The Pakatan Rakyat, led by Anwar Ibrahim, may not be the best choice. But for the moment, it is the only choice, as far as this Gen-B'er can see. BN is so far down the path to self-destruction that it will be a long time before they can regain the confidence of the nation. Recent events are merely icing on a cake that's long overbaked.
Like it or not, the world is becoming increasingly globalized, for better or worse. Walski is sure that most, if not everyone, realize this. And yet, from time to time, we hear the almost comical calls to resist globalization for the sake of religion, race and country - increasingly today, in that order. We are, inevitably, moving towards a symbiotic world, where happenings in one corner has a real effect on the whole. The most apparent today are from economic and information standpoints. But these standpoints will expand to include other aspects of life in the future, whether we like it or not.

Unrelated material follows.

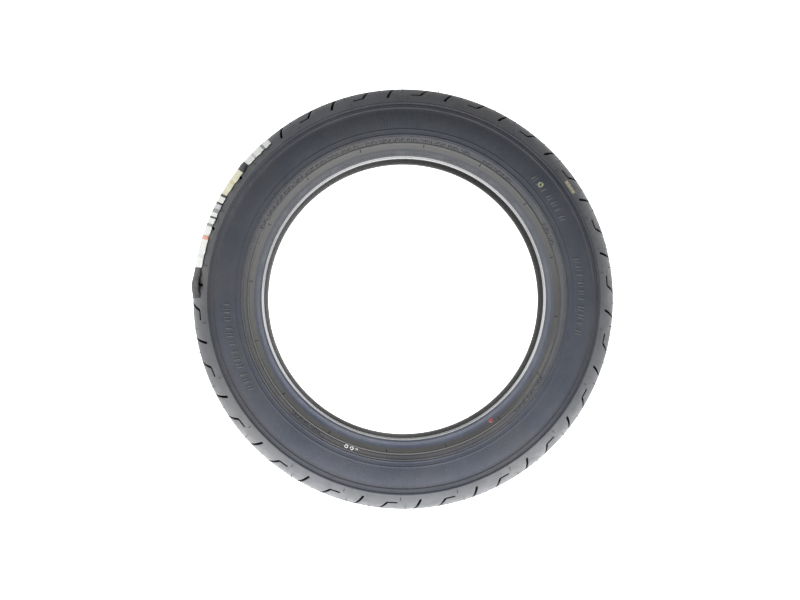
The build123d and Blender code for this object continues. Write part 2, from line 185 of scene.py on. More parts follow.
# ---------------------------------------------------------------- materials
class Nodes:
    """A short way to write a material's nodes."""

    def __init__(self, name):
        self.material = bpy.data.materials.new(name)
        self.material.use_nodes = True
        self.tree = self.material.node_tree
        self.shader = self.tree.nodes["Principled BSDF"]
        self.place = self.add("ShaderNodeTexCoord").outputs["Object"]

    def add(self, kind, **settings):
        node = self.tree.nodes.new(kind)
        for key, value in settings.items():
            setattr(node, key, value)
        return node

    def put(self, value, socket):
        if isinstance(value, bpy.types.NodeSocket):
            self.tree.links.new(value, socket)
        else:
            socket.default_value = value

    def source(self, name):
        """What feeds this input of the shader at present."""
        return self.shader.inputs[name].links[0].from_socket

    def math(self, operation, a, b=0.0):
        node = self.add("ShaderNodeMath", operation=operation)
        self.put(a, node.inputs[0])
        self.put(b, node.inputs[1])
        return node.outputs[0]

    def times(self, a, b):
        return self.math("MULTIPLY", a, b)

    def noise(self, scale, detail=4.0, rough=0.55):
        node = self.add("ShaderNodeTexNoise")
        self.put(self.place, node.inputs["Vector"])
        node.inputs["Scale"].default_value = scale
        node.inputs["Detail"].default_value = detail
        node.inputs["Roughness"].default_value = rough
        return node.outputs["Fac"]

    def ramp(self, value, stops, constant=False):
        node = self.add("ShaderNodeValToRGB")
        node.color_ramp.interpolation = "CONSTANT" if constant else "LINEAR"
        while len(node.color_ramp.elements) < len(stops):
            node.color_ramp.elements.new(0.5)
        for element, (at, colour) in zip(node.color_ramp.elements, stops):
            element.position = at
            element.color = (*colour, 1)
        self.put(value, node.inputs["Fac"])
        return node.outputs["Color"]

    def mix(self, part, a, b, mode="MIX"):
        """Colour a where part is 0 and colour b where it is 1."""
        node = self.add("ShaderNodeMix", data_type="RGBA", blend_type=mode)
        self.put(part, node.inputs[0])
        self.put(a, node.inputs[6])
        self.put(b, node.inputs[7])
        return node.outputs[2]

    def spread(self, value, low, high, new_low, new_high):
        """Map low..high to new_low..new_high, and hold the ends."""
        node = self.add("ShaderNodeMapRange")
        self.put(value, node.inputs["Value"])
        ends = {"From Min": low, "From Max": high, "To Min": new_low, "To Max": new_high}
        for name, number in ends.items():
            node.inputs[name].default_value = number
        return node.outputs["Result"]

    def round_the_turn(self, turn, middle, opposite, here):
        """A number that changes smoothly round the axle, from here at middle to opposite half a turn on."""
        swing = self.math("COSINE", self.math("SUBTRACT", turn, middle))
        return self.spread(swing, -1.0, 1.0, opposite, here)

    def mix_numbers(self, part, a, b):
        """Number a where part is 0 and number b where it is 1."""
        node = self.add("ShaderNodeMix", data_type="FLOAT")
        self.put(part, node.inputs[0])
        self.put(a, node.inputs[2])
        self.put(b, node.inputs[3])
        return node.outputs[0]

    def grey_of(self, value):
        """The grey colour with this value in each channel."""
        node = self.add("ShaderNodeCombineColor")
        for channel in ("Red", "Green", "Blue"):
            self.put(value, node.inputs[channel])
        return node.outputs["Color"]

    def polar(self):
        """The turn in radians, from -pi to pi, and the radius and the lateral place in metres."""
        split = self.add("ShaderNodeSeparateXYZ")
        self.put(self.place, split.inputs[0])
        x, y, z = (split.outputs[axis] for axis in "XYZ")
        return self.math("ARCTAN2", x, z), self.length(x, z), y

    def length(self, a, b):
        return self.math("SQRT", self.math("ADD", self.times(a, a), self.times(b, b)))

    def bump(self, height, distance, strength=1.0, below=None):
        node = self.add("ShaderNodeBump")
        node.inputs["Strength"].default_value = strength
        node.inputs["Distance"].default_value = distance
        self.put(height, node.inputs["Height"])
        if below is not None:
            self.put(below, node.inputs["Normal"])
        return node.outputs["Normal"]


def grey(value):
    return (value, value, value)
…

We are then left with two choices - adapt to the change, or resist, and risk being inevitably run over by it. Particularly, if we insist on our minds and outlook being stuck in this freeze-frame time warp that this Gen-B'er observes to be the case.
Sure, Walski likes to party, too - but in the now, and certainly not in 1969.
Walski's borrowed blog post title accredidation footnote: For those of you who might not be as musically inclined, the post title is a play on words, based on lyrics from Prince's 1999. For reasons only known to him, the artiste later changed his name to a nameless symbol (shown on the right, and later called "Love Symbol #2"). Music journalists, equally perplexed, then coined the phrase The Artiste Formerly Known As Prince (TAFKAP, for short), because quite frankly they didn't have a clue what else to call him. Walski, on the other hand, called him "Squiggle". Squiggle then decided to rename himself Prince, a moniker he's kept until now. Was the change really necessary? Or the change-back? Who knows... But change he definitely did. Constantly, throughout his career.